Route information
- Maintained by Auto-estradas do Litoral Oeste S.A.
- Length: 16.4 km (10.2 mi)
- Existed: 2010–11–present

Major junctions
- South end: São Jorge (IC9 / N1 / N8)
- J5 → A8
- North end: North Leiria (N109)

Location
- Country: Portugal
- Districts: Leiria district

Highway system
- Roads in Portugal;

= A19 motorway (Portugal) =

Road in Portugal

A19, also known as Batalha bypass, is a motorway in Portugal connecting São Jorge (junction between IC9, N1 and N8) to the same N1 in South Leiria and extending further to the junction with N109 in North Leiria. The motorway is 16.4 km long and was built in two phases. The section between South Leiria and North Leiria was completed in 2010 and resulted from the enlargement of the existing IC2/N1 single carriageway expressway. On the other hand, the section between São Jorge and South Leiria (the actual Batalha bypass) was a newly built section and was completed in 2011. A19 is partly a toll road: the section from South Leiria to North Leiria (the Leiria bypass) is toll-free, as it was built over an existing road, while the section between São Jorge and South Leiria has tolls. Legally, A19 is an integral part of the complementary route IC 2.

The construction of this motorway was not included in the 2000 National Road Plan: in this region, such document supported the construction of IC2 as single carriageway expressway, not as a motorway.
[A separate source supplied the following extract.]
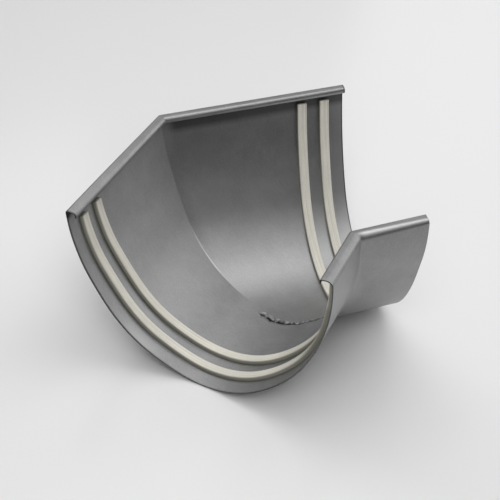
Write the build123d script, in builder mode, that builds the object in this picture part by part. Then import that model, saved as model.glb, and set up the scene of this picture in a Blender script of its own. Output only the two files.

As such, it was initially planned that the numbering A19 would be given to a short motorway that would link A8 (in South Leiria) to A1 (in East Leiria). (Note: This road section, between South Leiria and A1 (in East Leiria) was completed in 2011 and was included in A8 motorway.) Nevertheless, since 1999 there was the intent to convert into a dual carriageway the section of IC2 expressway that bypasses the city of Leiria. However, south of Leiria, what eventually was built as A19, was originally planned to be a bypass included in IC2 expressway (as such, not a motorway) to the area of Batalha: in this area, N1 road not only crosses the interior of several built-up areas as it also passes in the vicinity of the Batalha Monastery, damaging the structure of the building.

In 2007, the Portuguese government decided to move forward with the enlargement of IC2 in Leiria and with the construction of Batalha bypass. However, the government decided to build Batalha bypass as toll motorway, instead as a (toll free) single carriageway expressway (as it was planned in the 2000 National Road Plan). It was decided to give the numbering A19 to the motorway that would thus born. Jointly with other roads and motorways, A19 was included in the 30-year Litoral Oeste sub-concession, which was given in 2009 to the private company Auto-estradas do Litoral Oeste, S.A..

Although nowadays, an average of 10,900 vehicles travel each day on A19, in practice this motorway consists of two very distinct sections in terms of traffic levels. In 2017, the toll-free section (between South Leiria and North Leiria) had an average daily traffic between 34,300 (Note: The section between South Leiria (A8) and CIL registered 34,389 vehicles per day in January 2017.) and 50,400 vehicles (Note: The section between Barosa (N242) and Gândara (N109) registered 50,401 vehicles per day in November 2017.). On the other hand, the tolled section (the Batalha bypass proper) has been registering traffic levels below expectation. In 2017, this section of A19 had an average daily traffic between 3,700 (Note: The section between São Jorge (IC9) and Batalha registered 3,719 vehicles per day in January 2017.) and 5,300 (Note: The section between Batalha and Azóia registered 5,377 vehicles per day in November 2017.). In 2016 the sum of the toll revenues collected in A19 and in the last section of A8 were nearly €3 million, which allowed the Portuguese government to cover 2% of the expenditures it had on that year with Litoral Oeste sub-concession.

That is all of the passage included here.